To be done: Write out each line of the material again, word for word.

Material provided:
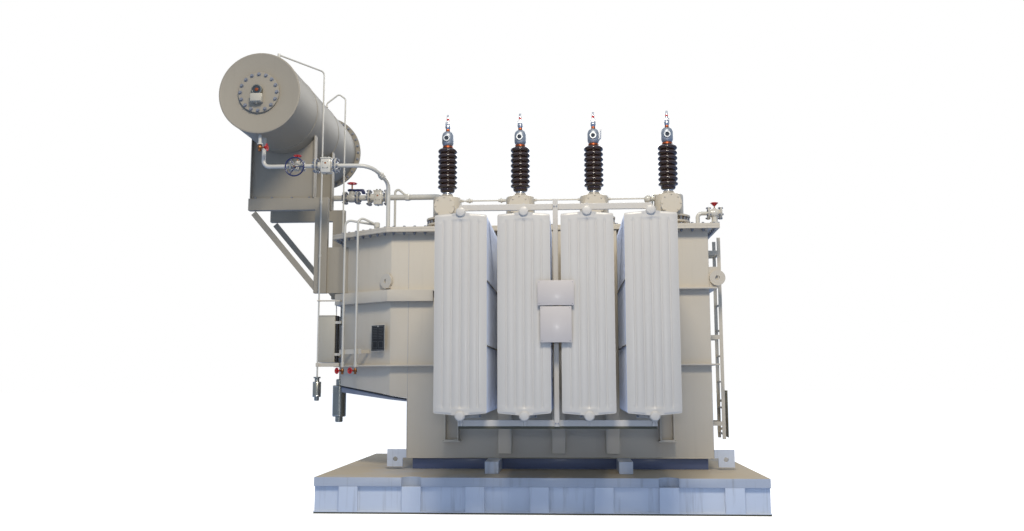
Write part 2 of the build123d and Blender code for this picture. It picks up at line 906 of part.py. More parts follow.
def insulator(height, foot, core, shed, count):
    """Turned porcelain: a foot, sheds that slope down to their tips, and a core between them."""
    end = height * PORCELAIN_FOOT_SHARE
    step = (height - 2 * end) / count
    rows = [(foot, 0), (core, end)]
    for i in range(count):
        base = end + i * step
        rows += [(shed, base + SHED_TIP_SHARE * step), (core, base + step)]
    return turned(*rows, (foot, height))


def hv_head(x):
    """The cast head on the porcelain: sight port in front, collar, terminal clamp and stud."""
    head = turned(
        (HEAD_NECK_R, 0),
        (HEAD_R, HEAD_CHAMFER),
        (HEAD_R, HEAD_H - 2 * HEAD_CHAMFER),
        (HEAD_NECK_R, HEAD_H - HEAD_CHAMFER / 2),
        (COLLAR_R, HEAD_H),
        (COLLAR_R, HEAD_H + COLLAR_H),
    )
    head += bar_y(0, -PORT_OUT, 0, PORT_RISE, PORT_R)
    clamp = HEAD_H + COLLAR_H
    head += block(-CLAMP_W / 2, CLAMP_W / 2, -CLAMP_D / 2, CLAMP_D / 2, clamp, clamp + CLAMP_H)
    head += upright(0, 0, clamp + CLAMP_H, clamp + CLAMP_H + STUD_H, STUD_R)
    return Pos(x, HV_Y, PORCELAIN_TOP) * head


def lv_bushing(x):
    """A small bushing in one piece with its flange and terminal."""
    base = LV_FLANGE_T + LV_SEAT_H
    top = base + LV_PORCELAIN_H
    bushing = upright(0, 0, 0, LV_FLANGE_T, LV_FLANGE_R) + upright(0, 0, LV_FLANGE_T, base, LV_SEAT_R)
    bushing += Pos(0, 0, base) * insulator(LV_PORCELAIN_H, LV_FOOT_R, LV_CORE_R, LV_SHED_R, LV_SHEDS)
    bushing += upright(0, 0, top, top + LV_CAP_H, LV_CAP_R)
    bushing += upright(0, 0, top + LV_CAP_H, top + LV_CAP_H + LV_STUD_H, STUD_R)
    return Pos(x, LV_Y, COVER_TOP) * bushing


def tap_changer_head():
    """The tap changer's flange and domed lid on the cover."""
    dome = TAP_HEAD_T + TAP_DOME_H
    head = turned(
        (TAP_HEAD_R, 0),
        (TAP_HEAD_R, TAP_HEAD_T),
        (TAP_DOME_R, TAP_HEAD_T),
        (TAP_DOME_R, dome - TAP_TOP_H),
        (TAP_TOP_R, dome),
    )
    return Pos(LEFT - TAP_HEAD_IN, TANK_Y, COVER_TOP) * head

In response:
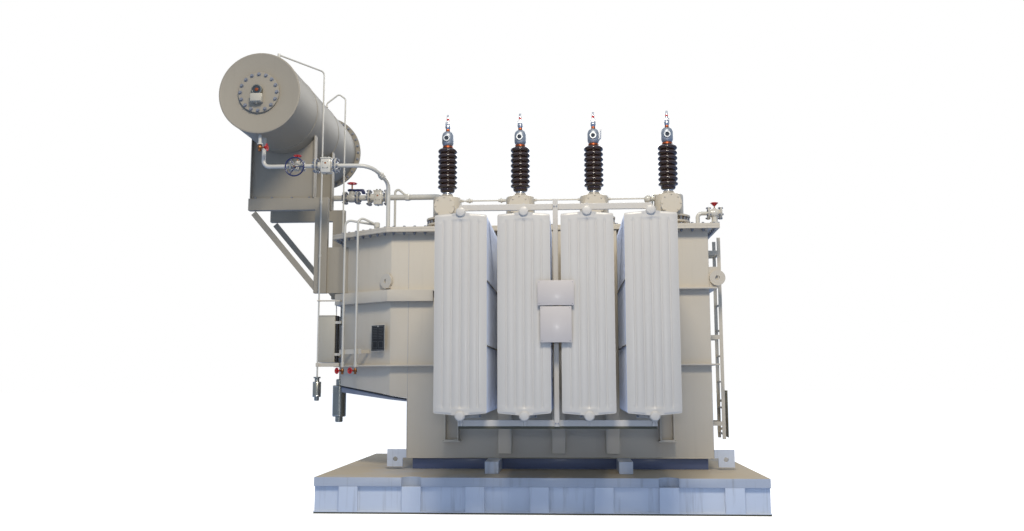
Write part 2 of the build123d and Blender code for this picture. It picks up at line 906 of part.py. More parts follow.
def insulator(height, foot, core, shed, count):
    """Turned porcelain: a foot, sheds that slope down to their tips, and a core between them."""
    end = height * PORCELAIN_FOOT_SHARE
    step = (height - 2 * end) / count
    rows = [(foot, 0), (core, end)]
    for i in range(count):
        base = end + i * step
        rows += [(shed, base + SHED_TIP_SHARE * step), (core, base + step)]
    return turned(*rows, (foot, height))


def hv_head(x):
    """The cast head on the porcelain: sight port in front, collar, terminal clamp and stud."""
    head = turned(
        (HEAD_NECK_R, 0),
        (HEAD_R, HEAD_CHAMFER),
        (HEAD_R, HEAD_H - 2 * HEAD_CHAMFER),
        (HEAD_NECK_R, HEAD_H - HEAD_CHAMFER / 2),
        (COLLAR_R, HEAD_H),
        (COLLAR_R, HEAD_H + COLLAR_H),
    )
    head += bar_y(0, -PORT_OUT, 0, PORT_RISE, PORT_R)
    clamp = HEAD_H + COLLAR_H
    head += block(-CLAMP_W / 2, CLAMP_W / 2, -CLAMP_D / 2, CLAMP_D / 2, clamp, clamp + CLAMP_H)
    head += upright(0, 0, clamp + CLAMP_H, clamp + CLAMP_H + STUD_H, STUD_R)
    return Pos(x, HV_Y, PORCELAIN_TOP) * head


def lv_bushing(x):
    """A small bushing in one piece with its flange and terminal."""
    base = LV_FLANGE_T + LV_SEAT_H
    top = base + LV_PORCELAIN_H
    bushing = upright(0, 0, 0, LV_FLANGE_T, LV_FLANGE_R) + upright(0, 0, LV_FLANGE_T, base, LV_SEAT_R)
    bushing += Pos(0, 0, base) * insulator(LV_PORCELAIN_H, LV_FOOT_R, LV_CORE_R, LV_SHED_R, LV_SHEDS)
    bushing += upright(0, 0, top, top + LV_CAP_H, LV_CAP_R)
    bushing += upright(0, 0, top + LV_CAP_H, top + LV_CAP_H + LV_STUD_H, STUD_R)
    return Pos(x, LV_Y, COVER_TOP) * bushing


def tap_changer_head():
    """The tap changer's flange and domed lid on the cover."""
    dome = TAP_HEAD_T + TAP_DOME_H
    head = turned(
        (TAP_HEAD_R, 0),
        (TAP_HEAD_R, TAP_HEAD_T),
        (TAP_DOME_R, TAP_HEAD_T),
        (TAP_DOME_R, dome - TAP_TOP_H),
        (TAP_TOP_R, dome),
    )
    return Pos(LEFT - TAP_HEAD_IN, TANK_Y, COVER_TOP) * head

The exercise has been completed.